My favorite pickle recipe is one I came up with in 2010 when I was part of this canning group of bloggers called Tigress' Can Jam.   I wonder what happened to Tigress?   She was a Brooklyn based food blogger and DJ and her blog is no longer.   But I met so many other bloggers there, and clicking through the list so many are not doing it anymore.   They typical pattern is they stop posting, then get the idea to move their blog over to Word Press from Blogger, and then it dies.  I fear food blogging is a dying form, but I'm still at it.   I can remember back at the height of food blogging, I'd post about once a week.  Now, it's about once a month.   We used to have a group of food bloggers called Michigan Lady Food Bloggers that would get together for potlucks and I think I might be the only one that is still blogging.   Sad!

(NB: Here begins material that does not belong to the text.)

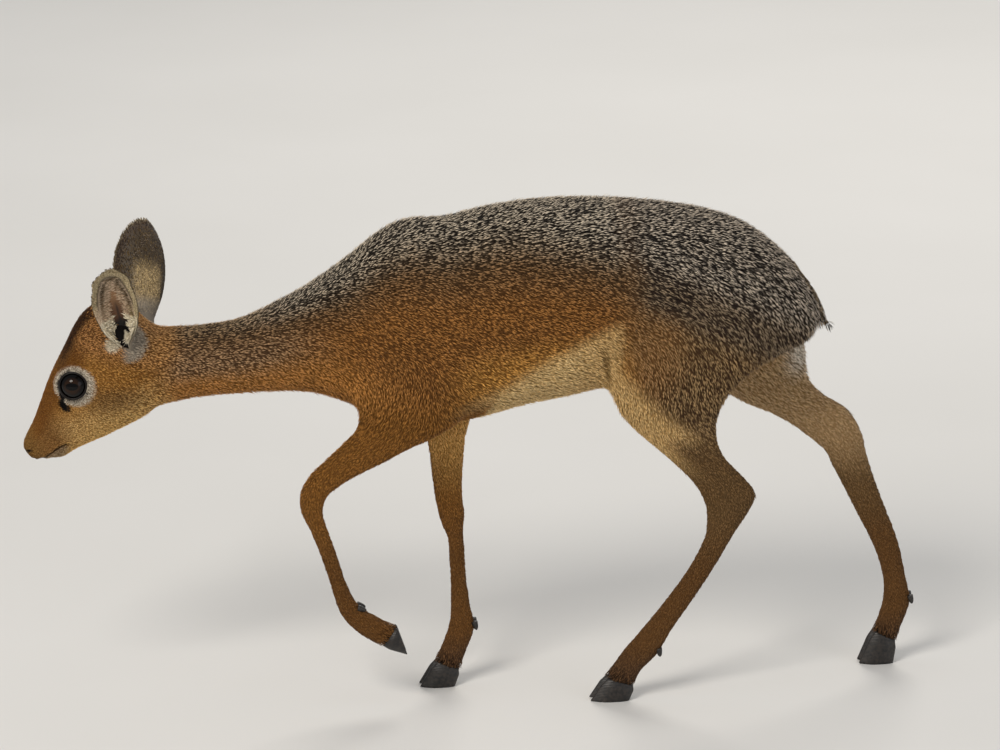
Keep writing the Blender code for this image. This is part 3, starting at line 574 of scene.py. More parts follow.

Here's my pickle recipe...I was trying to recreate something that tastes like McClure's Pickles. 

 McClure's Style Fresh Dill Pickles

8 lbs small pickling cucumbers, sliced in half or quarters longwise
28 cloves of garlic (about 2 heads) peeled
16 dill heads, with sprigs (or 14 t. dill seeds)
Pickle Crisp
Optional 12 small dried hot chili peppers
5 cups vinegar (white or cider)
6 c. water
1/2 c. pickling salt


Place 2 cloves garlic. , 2 dill heads and 2 hot peppers and 1/8 t. Pickle Crisp in the bottom of wide mouth pint jars.   Pack with as many pickle halves and spears as possible tightly in each jar.  Prepare a brine with vinegar, water and salt by placing in all ingredients and stirring and heating until brine boils.  Fill jars to 1/2 inch headspace, place lids and bands and hand tighten. Process in a boiling water bath for 10 minutes.

I used to make these with a wild grape leaf tucked into each jar, but didn't bother with it yesterday.   Grape leaves are supposed to help keep pickles crisp.   I like to use Ball's Pickle Crisp  to help keep my pickles crisp these days when I am canning.